Classée place forte au 19e siècle, son système défensif se développe ensuite sur un périmètre de 13 km, avec une vaste citadelle et une trentaine d’ouvrages dont huit forts détachés, au point de faire de Langres la plus grande enceinte fortifiée d’Europe…
Lors de mon parcours, mon attention est attirée par une automotrice d’un chemin de fer à crémaillère. Au 19e siècle, ce chemin de fer à crémaillère fut le premier créé en France, reliant sur 1 500 mètres la gare située dans la vallée à l’ancienne cité sur les hauteurs. Une montée de 132 mètres.
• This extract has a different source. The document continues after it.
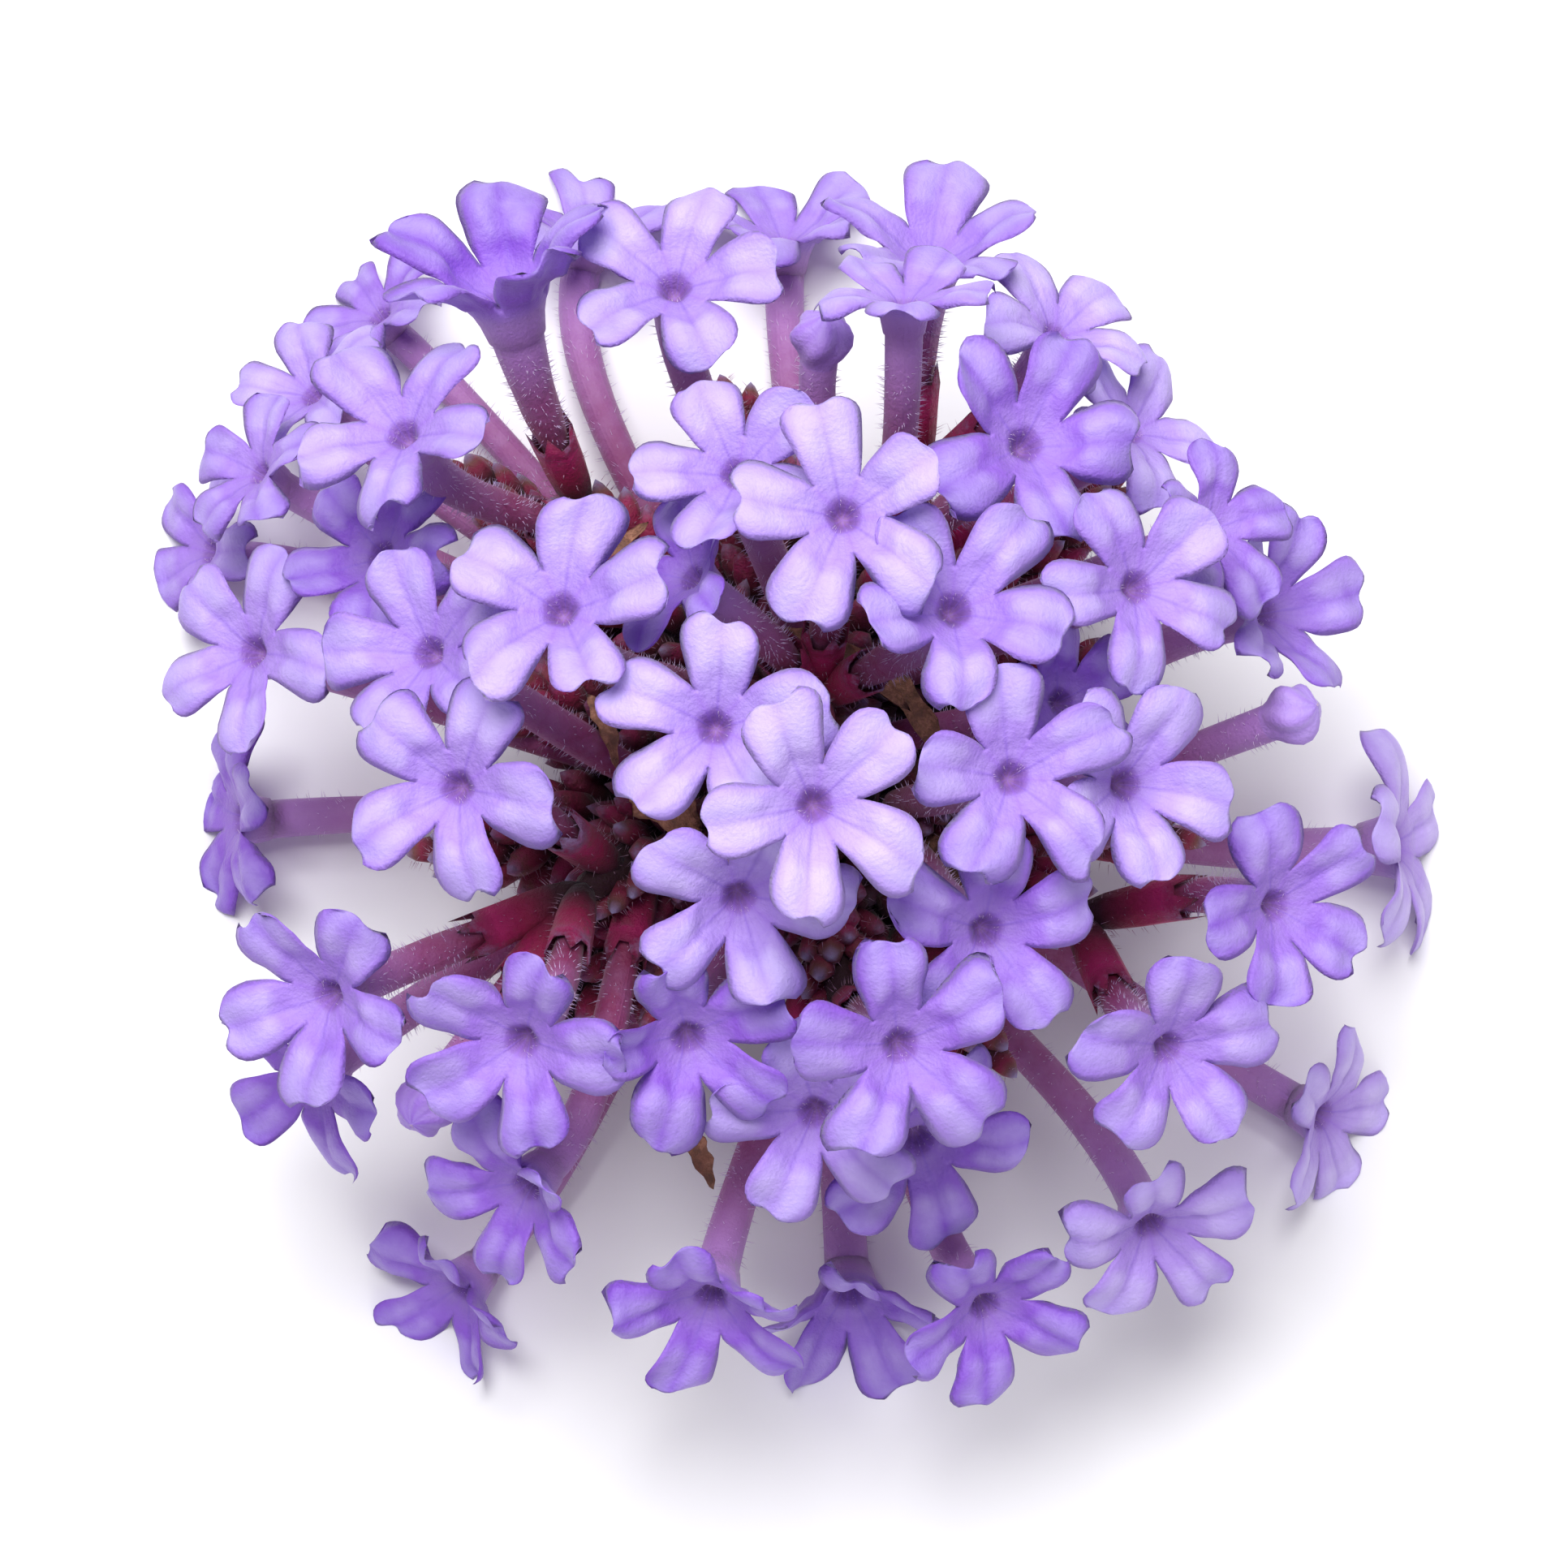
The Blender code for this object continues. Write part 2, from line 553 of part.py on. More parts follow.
def make_spikes(colour):
    """Spikes and calyces as one grown piece, with a socket for every tube that stands in it."""
    body = solid("calyces", [(FORK + rise * UPRIGHT, UPRIGHT, radius) for rise, radius in HUB],
                 STEM_SIDES, RIGHT)
    grown = []
    for letter in SPIKES:
        tip, axis, length = spike_of(letter)
        rings = [(FORK + share * length * axis, axis, radius)
                 for share, radius in zip(SPIKE_SHARES, SPIKE_RADII)]
        grown.append(solid("spike_" + letter, rings, SPIKE_SIDES, UP))
        grown += young_calyces(letter)
    sockets = [solid("socket_stem", stem_rings(SOCKET_ROOM), STEM_SIDES, RIGHT)]
    for name in [*FLORETS, *BUDS]:
        stance = open_stance if name in FLORETS else shut_stance
        _, _, rings, root, lean, facing = stance(name)
        ends = [(root, lean, CALYX_RADII[0]), (root + CALYX_LENGTH * lean, lean, CALYX_RADII[1])]
        grown.append(solid("calyx_" + name, ends, CALYX_SIDES, BUD_FACING))
        wider = [(centre, way, radius + SOCKET_ROOM) for centre, way, radius in rings]
        wider[0] = (rings[0][0] - SOCKET_ROOM * lean, *wider[0][1:])
        sockets.append(solid("socket_" + name, wider, TUBE_SIDES, facing))
    for name in DRY_BRACTS:
        sockets.append(solid("hollow_" + name, bract_rings(name, SOCKET_ROOM), BRACT_SIDES, UP))
    combine(body, gather("grown", grown), "UNION")
    combine(body, gather("sockets", sockets), "DIFFERENCE")
    keep_largest(body)
    body.data.materials.clear()
    body.data.materials.append(colour)


def main():
    for old in list(bpy.data.objects):
        bpy.data.objects.remove(old)
    lilac = paint("petal_lilac", LILAC, 0.55)
    for name in FLORETS:
        floret(name, lilac)
    for name in BUDS:
        bud(name, lilac)
    make_spikes(paint("calyx_crimson", CRIMSON, 0.8))
    solid("stem", stem_rings(), STEM_SIDES, RIGHT, colour=paint("stem_green", GREEN, 0.7))
    straw = paint("dry_straw", STRAW, 0.9)
    for name in DRY_BRACTS:
        solid(name, bract_rings(name), BRACT_SIDES, UP, colour=straw)


main()
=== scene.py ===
from math import cos, pi, radians, sin, sqrt

import bpy
import numpy as np
from mathutils import Matrix


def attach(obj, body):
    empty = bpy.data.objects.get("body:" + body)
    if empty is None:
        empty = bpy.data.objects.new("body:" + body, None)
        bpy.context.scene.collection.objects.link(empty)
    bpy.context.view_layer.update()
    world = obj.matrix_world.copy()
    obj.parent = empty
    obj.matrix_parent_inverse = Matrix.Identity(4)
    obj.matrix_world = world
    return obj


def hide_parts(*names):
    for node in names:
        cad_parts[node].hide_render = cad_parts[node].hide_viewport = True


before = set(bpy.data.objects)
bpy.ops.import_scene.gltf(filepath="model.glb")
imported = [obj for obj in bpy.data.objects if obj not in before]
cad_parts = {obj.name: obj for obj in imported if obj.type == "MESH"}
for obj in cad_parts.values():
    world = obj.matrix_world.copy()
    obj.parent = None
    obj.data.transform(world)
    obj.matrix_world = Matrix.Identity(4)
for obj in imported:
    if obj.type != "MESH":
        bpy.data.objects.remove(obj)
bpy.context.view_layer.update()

# The surface, the light and the line of sight.
# The head is looked at almost straight down, from a little in front of it, close by. Places seen
# below are millimetres across and up on a plane square to that line, through the head's rim.
MM = 0.001
scene = bpy.context.scene
SIGHT_ELEVATION = radians(76)
SIGHT_DISTANCE = 130.0
SEEN_HEIGHT = 4.5
RIGHT = np.array([1.0, 0.0, 0.0])
UP = np.array([0.0, sin(SIGHT_ELEVATION), cos(SIGHT_ELEVATION)])
BACK = np.array([0.0, -cos(SIGHT_ELEVATION), sin(SIGHT_ELEVATION)])
SEEN_CENTRE = np.array([0.0, 0.0, SEEN_HEIGHT])
EYE = SEEN_CENTRE + SIGHT_DISTANCE * BACK
MIDDLE = np.array([-0.07, 1.16, 0.0])
FRAME_WIDTH = 43.66
FRAME_SHIFT = (-0.32, 0.09)
LENS_SENSOR = 36.0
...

Électrifiée en 1935, son activité cessa en 1971.
Près de la tour Saint-Ferjeux, la terrasse accueille depuis 1989 une œuvre du sculpteur néerlandais Eugène Van Lamsweerde, intitulée L’air et les songes, en hommage au philosophe champenois Gaston Bachelard.
Langres : sur le chemin de ronde.
Autre rencontre étonnante et intéressante, les membres de la Compagnie des Hallebardiers proposent aux passants et visiteurs de tester le maniement de cette arme ancienne. À mon arrivée, leur démonstration était terminée. Cela me permit de prendre ce cliché pour la postérité.
J’atteins maintenant la Tour de Navarre (les comtes de Champagne étaient également rois de Navarre) située sur le terrain de l’actuel camping. Cette tour d’artillerie de 28 mètres de diamètre sur une hauteur de 20 mètres possède une vingtaine d’embrasures de tir réparties sur quatre niveaux. Hélas, non visitable lors de mon passage.